I wish I had some advice, especially because you've given me so much lately, but sometimes, you just have to let people make their own mistakes. I know it's hard to turn a blind eye to it but they have done all they could for her and she doesn't want their help. It's a sad situation...

Kelsie said...

It is hard and very sad. However, I have some experience with this as I feel like you are talking about my 19 y/o sister. Except, my sister has a 7 month old baby.

I am so angry at her for what she is doing right now. It is so unfair to the innocent child.

But guess what? My parents continure to bail her out. She is in some serious, very, very serious trouble right now and I think my parents are going to bail her out. I don't think they should. She needs to face the consequences and take accountability for once in her life. If they bail her out of this, next time it will only get worse (as she has proven to them already with her history in her short life). She has also been going around telling ppl that "her daddy won't let her go to jail, especially since she has a child."

For that statement, I think she does need to go to jail and let CPS take the baby.

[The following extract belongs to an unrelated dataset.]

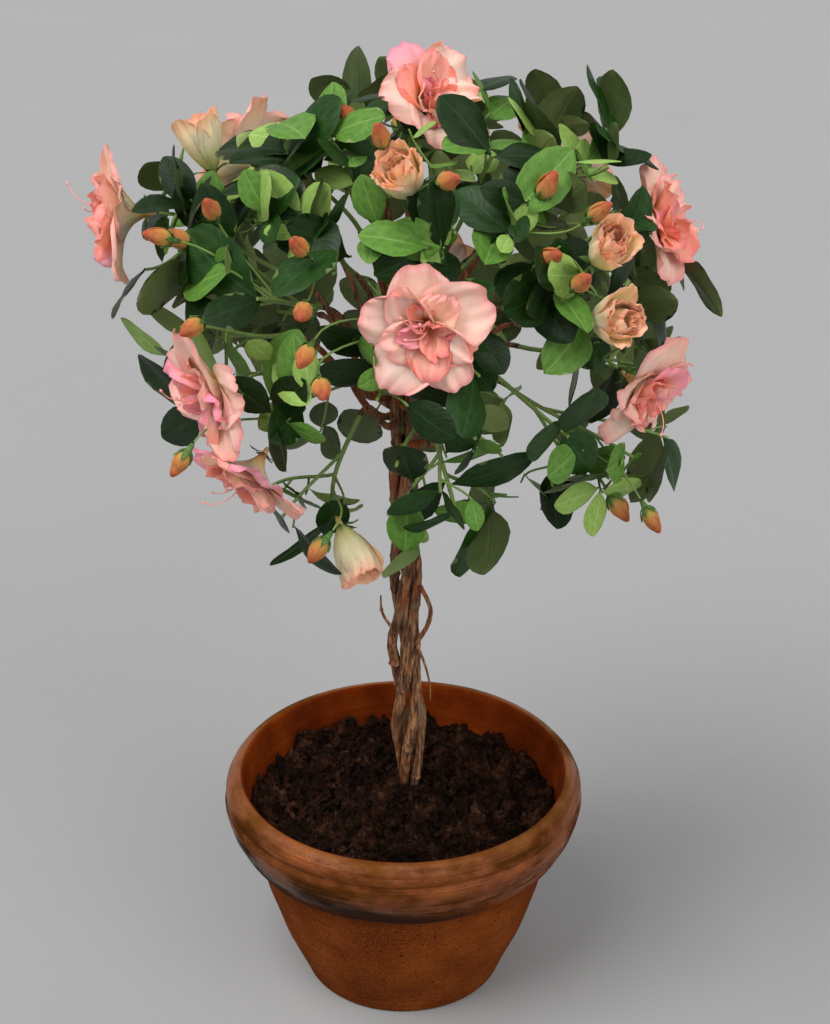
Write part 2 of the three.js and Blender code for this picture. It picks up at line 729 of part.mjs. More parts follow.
// Carry the skin past a whorl: out over the undersides of its leaves and back over their tops.
function skinWhorl(skin, { at, axis, leaves }) {
  const frame = tipFrame(axis);
  const hub = (spin, lean) => (
    skin.put(add(at, scale(bladeWay(axis, frame, spin, lean), HUB_RADIUS))));
  const rims = leaves.map((leaf) => ({ leaf, before: -1, after: -1, between: [] }));
  rims.forEach((rim, i) => {
    const next = rims[(i + 1) % rims.length];
    const wrap = i + 1 < rims.length ? 0 : TURN;
    const gap = next.leaf.spin + wrap - rim.leaf.spin;
    if (gap < 1.6) {
      rim.after = hub(rim.leaf.spin + gap / 2, (rim.leaf.lean + next.leaf.lean) / 2);
      next.before = rim.after;
      return;
    }
    rim.after = hub(rim.leaf.spin + 0.5, rim.leaf.lean);
    rim.between.push(rim.after);
    if (gap > 4) rim.between.push(hub(rim.leaf.spin + gap / 2, rim.leaf.lean));
    next.before = hub(next.leaf.spin - 0.5, next.leaf.lean);
  });
  const under = [];
  const over = [];
  rims.forEach(({ leaf, before, after, between }) => {
    const [, tip, left, right, above, below] = leaf.corners.map((p) => skin.put(p));
    skin.faces.push([before, right, above], [right, tip, above]);
    skin.faces.push([tip, left, above], [left, after, above]);
    skin.faces.push([right, before, below], [tip, right, below]);
    skin.faces.push([left, tip, below], [after, left, below]);
    under.push(before, below, ...between);
    over.push(before, above, ...between);
  });
  skin.grow(under, at, frame, over);
}

function skinTwig(twig) {
  const { points, radii, startWay, tipWay, whorl, lower, flower } = twig;
  const skin = new Skin();
  const last = points.length - 1;
  const ringAt = (centre, way, radius) => (
    circle(centre, tipFrame(way), radius, SHOOT_SIDES).map((p) => skin.put(p)));
  skin.begin(points[0], circle(points[0], tipFrame(startWay), radii[0], SHOOT_SIDES));
  for (let i = 1; i <= last; i++) {
    const way = i === last ? tipWay : unit(minus(points[i + 1], points[i - 1]));
    const here = i === last ? whorl : lower;
    const hasWhorl = i >= last - 1 && here.leaves.length > 0;
    const frame = tipFrame(way);
    if (!hasWhorl) {
      skin.grow(ringAt(points[i], way, radii[i]), points[i], frame);
      continue;
    }
    const below = minus(points[i], scale(way, HUB_HEIGHT));
    const above = add(points[i], scale(way, HUB_HEIGHT));
    skin.grow(ringAt(below, way, radii[i]), below, frame);
    skinWhorl(skin, here);
    if (i < last || flower) skin.grow(ringAt(above, way, radii[i]), above, frame);
  }
  if (flower) {
    const frame = tipFrame(tipWay);
    flower.rings.forEach((ring) => {
      skin.grow(ring.map((p) => skin.put(p)), flower.at, frame);
    });
    skin.close(flower.end);
  } else {
    skin.close(add(points[last], scale(tipWay, HUB_HEIGHT + 0.6)));
  }
  return skin.solid();
}

// A mass whose blades happen to graze one another is grown again from the next seed.
function massSolid(growFrom) {
  for (let turn = 0; turn < 12; turn++) {
    const body = wholeBody(Manifold.union(growFrom(turn).twigs.map(skinTwig)));
    if (body) return body;
  }
  throw new Error("a mass can't be joined into one clean body");
}

// ---------------------------------------------------------------- tidy one closed body
// Near points are drawn together first, so a hollow closed off by that is dropped as well.
// Nothing comes back from a body that stays pinched together along an edge.
function wholeBody(solid) {
  for (const tolerance of [0.3, 0.2, 0.12, 0.06, 0.4]) {
    let body = solid;
    for (const step of [0.02, tolerance]) {
      const parts = body.simplify(step).decompose();
      body = parts.sort((a, b) => b.volume() - a.volume())[0];
    }
    if (everyEdgeHasTwoFaces(body.getMesh())) return body;
  }
  return null;
}

function everyEdgeHasTwoFaces(mesh) {
  const keys = [];
  for (let v = 0; v < mesh.numVert; v++) {
    const p = mesh.vertProperties.slice(v * mesh.numProp, v * mesh.numProp + 3);
    keys.push(Array.from(p, (x) => x.toFixed(3)).join(" "));
  }
  const uses = new Map();
  for (let t = 0; t < mesh.triVerts.length; t += 3) {
    for (let k = 0; k < 3; k++) {
      const a = keys[mesh.triVerts[t + k]];
      const b = keys[mesh.triVerts[t + ((k + 1) % 3)]];
      const edge = a < b ? `${a}|${b}` : `${b}|${a}`;
      uses.set(edge, (uses.get(edge) || 0) + 1);
    }
  }
  return [...uses.values()].every((count) => count === 2);
}

function addNode(group, name, solid, colour) {
  const mesh = solid.getMesh();
  const geometry = new THREE.BufferGeometry();
  const positions = new Float32Array(mesh.numVert * 3);
  for (let v = 0; v < mesh.numVert; v++) {
    for (let k = 0; k < 3; k++) {
      positions[v * 3 + k] = mesh.vertProperties[v * mesh.numProp + k];
    }
  }
  geometry.setAttribute("position", new THREE.BufferAttribute(positions, 3));
  geometry.setIndex(new THREE.BufferAttribute(new Uint32Array(mesh.triVerts), 1));
  geometry.computeVertexNormals();
  const material = new THREE.MeshStandardMaterial({ color: colour, roughness: 0.8 });
  material.name = name;
  const node = new THREE.Mesh(geometry, material);
  node.name = name;
  group.add(node);
}

// ---------------------------------------------------------------- the whole plant
function buildPlant() {
  const group = new THREE.Group();
  group.name = "artificial_azalea_tree";
  const drawLump = seededStream(SOIL_SEED);
  const soilLump = (row) => {
    const smooth = row < SOIL_SMOOTH_ROWS || row === SOIL_PROFILE.length - 1;
    return smooth ? 0 : (drawLump() - 0.5) * 2 * SOIL_ROUGHNESS;
  };
  addNode(group, "pot", turned(POT_PROFILE, POT_SIDES, () => 0), TERRACOTTA);
  addNode(group, "soil", turned(SOIL_PROFILE, SOIL_SIDES, soilLump), PEAT);

  const stems = STEMS.map(stemPath);
  const limbs = [];
  stems.forEach((path, k) => {
    addNode(group, STEMS[k].name, limb(path, STEM_SIDES), BARK);
    limbs.push({ ...path, samples: sampled(path) });
  });
  const bases = MASSES.map((mass) => {
    if (mass.leader !== undefined) return limbs[mass.leader];
    const path = boughPath(mass, stems, limbs);
    limbs.push(path);
    addNode(group, `bough_${mass.name}`, limb(path, BOUGH_SIDES), BARK);
    return path;
  });

  const sites = MASSES.map((mass) => {
    const points = mass.tips.map(([, azimuth, elevation, share]) => (
      crownPoint(azimuth, elevation, share)));
    const heavy = mass.tips[0][0] === "bloom" ? [points[0], points[0]] : [];
    const all = [...points, ...heavy];
    const total = all.reduce(add, [0, 0, 0]);
    return { point: scale(total, 1 / all.length), room: mass.room };
  });
  const limbSamples = limbs.flatMap((path) => path.samples);
  MASSES.forEach((mass, index) => {
    const base = bases[index];
    const tip = base.points[base.points.length - 1];
    const own = limbSamples.filter(([q]) => size(minus(q, tip)) > 0.01);
    const space = makeSpace(index, sites, own);
    const seed = FIRST_SEED + index * SEED_STEP;
    const solid = massSolid((turn) => growMass(mass, tip, base.tipWay, space, seed + turn));
    addNode(group, `foliage_${mass.name}`, solid, LEAF_GREEN);
  });
  return group;
}

export default buildPlant();
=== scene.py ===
"""Looks of an artificial azalea tree: silk crown, twisted vine trunk, terracotta pot.

The plant grows here by the same rule as its solids, in millimetres, and is then carried
on to finer twigs. Everything is turned into metres when its mesh is made.
"""
import math
from types import SimpleNamespace

import bpy
import numpy as np
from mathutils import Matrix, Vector, noise
from numpy.linalg import norm


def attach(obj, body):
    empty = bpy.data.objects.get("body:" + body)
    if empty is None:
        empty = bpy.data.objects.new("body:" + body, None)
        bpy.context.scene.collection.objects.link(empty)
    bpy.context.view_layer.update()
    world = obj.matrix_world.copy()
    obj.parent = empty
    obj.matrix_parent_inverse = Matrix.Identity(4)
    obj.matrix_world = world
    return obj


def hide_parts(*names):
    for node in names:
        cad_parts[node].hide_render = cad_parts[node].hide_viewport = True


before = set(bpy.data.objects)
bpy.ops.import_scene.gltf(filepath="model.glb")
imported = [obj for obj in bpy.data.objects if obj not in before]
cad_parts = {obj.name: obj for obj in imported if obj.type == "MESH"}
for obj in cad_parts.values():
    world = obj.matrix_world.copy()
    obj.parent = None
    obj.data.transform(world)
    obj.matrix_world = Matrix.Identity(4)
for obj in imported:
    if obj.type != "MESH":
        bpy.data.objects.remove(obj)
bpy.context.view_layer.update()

TURN = 2 * math.pi
METRE = 0.001
ROOT_BODY = "root"
LOCAL_MAP = "OFBake"  # map of each leaf's or petal's own coordinates

# ---------------------------------------------------------------- sizes of the solids
CLEARANCE = 0.3
SOIL_TOP = 132
TRUNK_BASE = np.array([4.5, 0, SOIL_TOP + CLEARANCE])
TRUNK_FORK = np.array([0.4, 0, 381])
TWIST_TURNS = 1.05
HELIX_STEPS = 15
LEADER_STEPS = 6
STEM_TIP_RADIUS = 1.9
# Along the twist: share of the height, stem radius, distance of the stem from the axis.
TWIST_SHAPE = [
    (0.0, 2.55, 4.1), (0.1, 2.9, 6.2), (0.2, 3.1, 8.5), (0.38, 3.1, 4.9),
    (0.5, 3.0, 5.4), (0.62, 3.0, 7.0), (0.78, 2.9, 5.8), (1.0, 2.9, 5.6),
]
TWIST_SHARES, TWIST_RADII, TWIST_REACHES = zip(*TWIST_SHAPE)
# Node, heading at the fork, extra bow of a loose loop, its place, and the leader's end.
STEMS = [
    ("stem_front_left", 228, 0, 0.5, (228, 57, 0.42)),
    ("stem_front_right", 318, 0, 0.5, (308, 54, 0.42)),
    ("stem_back_right", 48, 4.5, 0.45, (88, 60, 0.42)),
    ("stem_back_left", 138, 0, 0.5, (150, 78, 0.42)),
]

CROWN_CENTRE = np.array([3, 0, 461.0])
CROWN_HALF = np.array([188, 188, 160.0])
# Growth stays within the first share of the crown's half sizes, and boughs end at the second.
CROWN_REACH = 1.1
BOUGH_SHARE = 0.4
BOUGH_STEPS = 5
BOUGH_RADIUS = (2.3, 1.5)
# Room between two limbs, and from a mass to the border of its own space.
LIMB_ROOM = 1.4
CELL_MARGIN = 0.5
SHOOT_STEPS = 4
TWIG_STEPS = 3
SHOOT_RADIUS = (1.5, 1.1)
TWIG_RADIUS = (1.15, 0.95)
LEAF_LENGTH = (33, 48)
LEAF_WIDTH = 0.56
LEAF_CUP = 0.05
LEAVES_PER_TIP = 5
LEAVES_LOWER = 2
# How far a twig ends before its tip's place, as a share of the crown's reach.
TIP_BACK = 0.08
SAMPLE_SPACING = 4
# What is tried in turn on a leaf that doesn't fit: shares of its lean and of its length.
FOLDS = [(1, 1), (0.75, 0.88), (1.2, 0.85), (0.5, 0.75), (0.8, 0.62)]
# Sizes that are tried in turn on a flower that doesn't fit.
FLOWER_SIZES = [1, 0.94, 0.88, 0.8, 0.7, 0.58]
# How far a curve keeps its first and last direction, as a share of its span.
CURVE_PULL = 0.36
# Share of the trunk's height over which a stem's loose loop bows out.
BOW_REACH = 0.09
# A bough looks for its start near this height over the fork, and higher for a high heading.
BOUGH_RISE = 8
BOUGH_SLOPE = 0.9
LOWEST_HEADING = -20
# Starts tried on each step of a leader, and what a detour and a millimetre of length cost.
BOUGH_TRIES = 4
DETOUR_COST = 40
LENGTH_COST = 0.25
# A bough may touch its own leader this near to its start.
BOUGH_FOOT = 9
# Where a blade is widest, and how far its ridge stands out, as shares of its length.
BLADE_HEART = 0.54
BLADE_RIDGE = 0.015
# Samples on a blade: rows along it, and places across it.
BLADE_ROWS = 6
BLADE_PLACES = (-0.8, -0.4, 0, 0.4, 0.8)
# What may touch near a leaf's foot: its first rows of samples, and the twig within this reach.
FOOT_ROWS = 2
FOOT_ROOM = 7
# Leaves of a whorl: least lean (radians) and droop, each with how much more there may be,
# and how far the leaves stray about the twig (radians).
WHORL_LEAN = (1.05, 0.4)
WHORL_DROOP = (0.04, 0.14)
WHORL_STRAY = 0.24
# Where the later twigs leave the shoot, how far they drift on, and their room to limbs.
TWIG_STARTS = (0.12, 0.8)
TWIG_DRIFT = 0.4
TWIG_ROOM = 2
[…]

How sad is that? It breaks my heart to think that way especially about a poor innocent child, that is my niece!! Tough love. There comes a point when you must cut the umbilical cord and let the child learn from their mistakes or the child will be 50 and you will still be supporting that child and bailing that child out of trouble. My dad should know this b/c his mom still does this with his brother.

Good luck Lori. I hope that Norma's parents will learn some tough love and force her to grow up or suffer the consequences. If one doesn't suffer the consequences of their actions, then one will never learn and will keep making "bad choices" as my parents state about my sister.

Sorry I rambled on for so long. Hope that helped. Good luck, hon.

That is definitely a tough spot to be in!